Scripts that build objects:

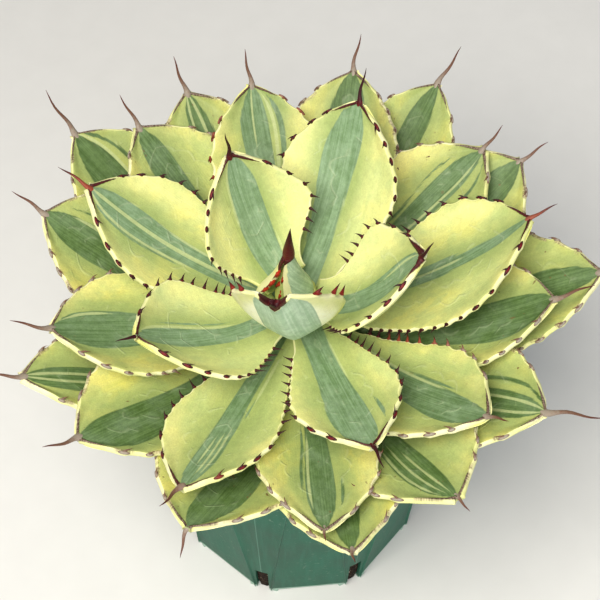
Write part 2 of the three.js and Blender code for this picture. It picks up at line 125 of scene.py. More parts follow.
# %% Wires and finishes
class Wire:
    """A value on its way through a finish."""

    def __init__(self, socket, finish):
        self.socket = socket
        self.finish = finish

    def math(self, operation, first, second=0.0):
        return self.finish.add("ShaderNodeMath", {"operation": operation}, {0: first, 1: second})

    def __add__(self, other):
        return self.math("ADD", self, other)

    def __sub__(self, other):
        return self.math("SUBTRACT", self, other)

    def __rsub__(self, other):
        return self.math("SUBTRACT", other, self)

    def __mul__(self, other):
        return self.math("MULTIPLY", self, other)

    def __pow__(self, other):
        return self.math("POWER", self, other)

    def __abs__(self):
        return self.math("ABSOLUTE", self)

    __radd__ = __add__


class Finish:
    """One material: its nodes, and the shader that they feed."""

    def __init__(self, name, gloss):
        self.material = bpy.data.materials.new(name)
        self.material.use_nodes = True
        self.tree = self.material.node_tree
        self.tree.nodes.clear()
        self.shader = self.add("ShaderNodeBsdfPrincipled", {}, {"Specular IOR Level": gloss})
        self.add("ShaderNodeOutputMaterial", {}, {"Surface": self.shader}, output=None)

    def add(self, kind, settings, sockets, output=0):
        node = self.tree.nodes.new(kind)
        for name, value in settings.items():
            setattr(node, name, value)
        for name, value in sockets.items():
            if isinstance(value, Wire):
                self.tree.links.new(value.socket, node.inputs[name])
            else:
                node.inputs[name].default_value = value
        return node if output is None else Wire(node.outputs[output], self)

    def feed(self, **wires):
        """Wires to the shader's own sockets, by their names."""
        for key, wire in wires.items():
            socket = self.shader.socket.node.inputs[key.replace("_", " ").title()]
            self.tree.links.new(wire.socket, socket)

    def field(self, name):
        """A number that the mesh carries at every point."""
        return self.add("ShaderNodeAttribute", {"attribute_name": name}, {}, output="Fac")

    def place(self):
        return self.add("ShaderNodeTexCoord", {}, {}, output="Object")

    def stretched(self, *scales):
        """The place with its x, y and z multiplied by scales of their own."""
        settings = {"operation": "MULTIPLY"}
        return self.add("ShaderNodeVectorMath", settings, {0: self.place(), 1: scales})

    def height(self):
        return self.add("ShaderNodeSeparateXYZ", {}, {0: self.place()}, output="Z")

    def vector(self, x, y, z=0.0):
        return self.add("ShaderNodeCombineXYZ", {}, {0: x, 1: y, 2: z})

    def noise(self, where, scale=1.0, detail=2.0, roughness=0.5):
        sockets = {"Vector": where, "Scale": scale, "Detail": detail, "Roughness": roughness}
        return self.add("ShaderNodeTexNoise", {}, sockets)

    def step(self, value, low, high):
        """From 0 below low to 1 above high, with a smooth turn at both."""
        sockets = {"Value": value, "From Min": low, "From Max": high}
        return self.add("ShaderNodeMapRange", {"interpolation_type": "SMOOTHSTEP"}, sockets)

    def blend(self, share, first, second):
        """From the first colour to the second, each a wire or three everyday numbers."""
        first, second = (c if isinstance(c, Wire) else paint(*c) for c in (first, second))
        settings = {"data_type": "RGBA"}
        return self.add("ShaderNodeMix", settings, {0: share, 6: first, 7: second}, output=2)

    def ramp(self, value, low, high, first, second):
        """The first colour where the value is below low, the second where it is above high."""
        return self.blend(self.step(value, low, high), first, second)

    def tint(self, colour, share):
        """A colour made darker or lighter by a share that is 1 where it stays the same."""
        settings = {"operation": "SCALE"}
        return self.add("ShaderNodeVectorMath", settings, {0: colour, "Scale": share})

    def bump(self, height, depth):
        """Relief of that depth in metres."""
        sockets = {"Height": height, "Strength": 1.0, "Distance": depth}
        self.feed(normal=self.add("ShaderNodeBump", {}, sockets))


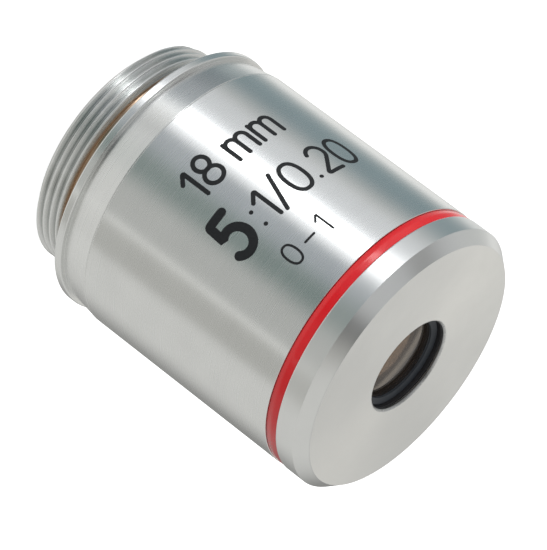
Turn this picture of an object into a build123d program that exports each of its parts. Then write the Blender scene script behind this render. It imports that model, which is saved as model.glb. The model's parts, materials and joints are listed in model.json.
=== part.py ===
# Low-power microscope objective, standing on its screw thread with the front face up.
# The optical axis is Z. The origin is the centre of the rear end face. Millimetres.
# Every piece is a turned part, so each profile is drawn as radius against height and revolved.
import os
from math import sqrt

from build123d import *

os.makedirs("parts", exist_ok=True)

# Outside of the objective; its 24 mm across follow from the aperture and the walls round it
shoulder_to_front = 26.9  # from the seating shoulder to the front face
collar_height = 0.7
flange_height = 2.73
flange_drop = 0.42  # how much smaller the flange is where it meets the collar
cap_height = 2.81
cap_bevel_height = 1.0
cap_bevel_width = 0.85
edge_break = 0.1  # small bevel that takes the sharpness off an edge

# Standard objective thread, 20.32 mm across with 0.706 mm pitch
thread_diameter = 20.32
thread_length = 4.5  # from the rear end face to the shoulder
undercut_depth = 0.71
undercut_width = 1.6
shoulder_relief_depth = 0.12  # cut into the shoulder, so that only its outer part seats
shoulder_relief_clearance = 0.15  # radial, from the thread to the seating face
thread_lead_height = 0.62
thread_lead_depth = 0.8
thread_wall = 1.45  # between the undercut and the rear bore
rear_bore_depth = 6.2

# Clearances
slip_fit = 0.03  # radial, between turned pieces that slide or screw together
seat_gap = 0.05  # axial, where two faces must not quite meet
lens_fit = 0.03  # radial, round each lens
cement_gap = 0.02  # between the two lenses of a doublet

# Sleeve and colour ring
sleeve_wall = 1.0
colour_ring_height = 1.08
colour_ring_recess = 0.09

# Front aperture
aperture_diameter = 8.2
aperture_bevel = 0.15
aperture_land = 0.35  # height of the aperture's edge, above the front cell's nose
cap_plate = 1.2

# Tube of the mount body and the barrel in it
tube_wall = 1.97
tube_to_plate = 0.1
shim_height = 0.3
shim_width = 0.9
barrel_wall = 1.5
barrel_ledge_height = 1.1
barrel_ledge_width = 1.2
barrel_lock_height = 1.0
barrel_lock_wall = 1.3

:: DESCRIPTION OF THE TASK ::
Starting at the line that contains "Turn this picture" and stopping at the line that contains "cap_plate = 1.2", transcribe the lines exactly; both boundary lines are to be included.

:: RESULT OF THIS EXERCISE ::
Turn this picture of an object into a build123d program that exports each of its parts. Then write the Blender scene script behind this render. It imports that model, which is saved as model.glb. The model's parts, materials and joints are listed in model.json.
=== part.py ===
# Low-power microscope objective, standing on its screw thread with the front face up.
# The optical axis is Z. The origin is the centre of the rear end face. Millimetres.
# Every piece is a turned part, so each profile is drawn as radius against height and revolved.
import os
from math import sqrt

from build123d import *

os.makedirs("parts", exist_ok=True)

# Outside of the objective; its 24 mm across follow from the aperture and the walls round it
shoulder_to_front = 26.9  # from the seating shoulder to the front face
collar_height = 0.7
flange_height = 2.73
flange_drop = 0.42  # how much smaller the flange is where it meets the collar
cap_height = 2.81
cap_bevel_height = 1.0
cap_bevel_width = 0.85
edge_break = 0.1  # small bevel that takes the sharpness off an edge

# Standard objective thread, 20.32 mm across with 0.706 mm pitch
thread_diameter = 20.32
thread_length = 4.5  # from the rear end face to the shoulder
undercut_depth = 0.71
undercut_width = 1.6
shoulder_relief_depth = 0.12  # cut into the shoulder, so that only its outer part seats
shoulder_relief_clearance = 0.15  # radial, from the thread to the seating face
thread_lead_height = 0.62
thread_lead_depth = 0.8
thread_wall = 1.45  # between the undercut and the rear bore
rear_bore_depth = 6.2

# Clearances
slip_fit = 0.03  # radial, between turned pieces that slide or screw together
seat_gap = 0.05  # axial, where two faces must not quite meet
lens_fit = 0.03  # radial, round each lens
cement_gap = 0.02  # between the two lenses of a doublet

# Sleeve and colour ring
sleeve_wall = 1.0
colour_ring_height = 1.08
colour_ring_recess = 0.09

# Front aperture
aperture_diameter = 8.2
aperture_bevel = 0.15
aperture_land = 0.35  # height of the aperture's edge, above the front cell's nose
cap_plate = 1.2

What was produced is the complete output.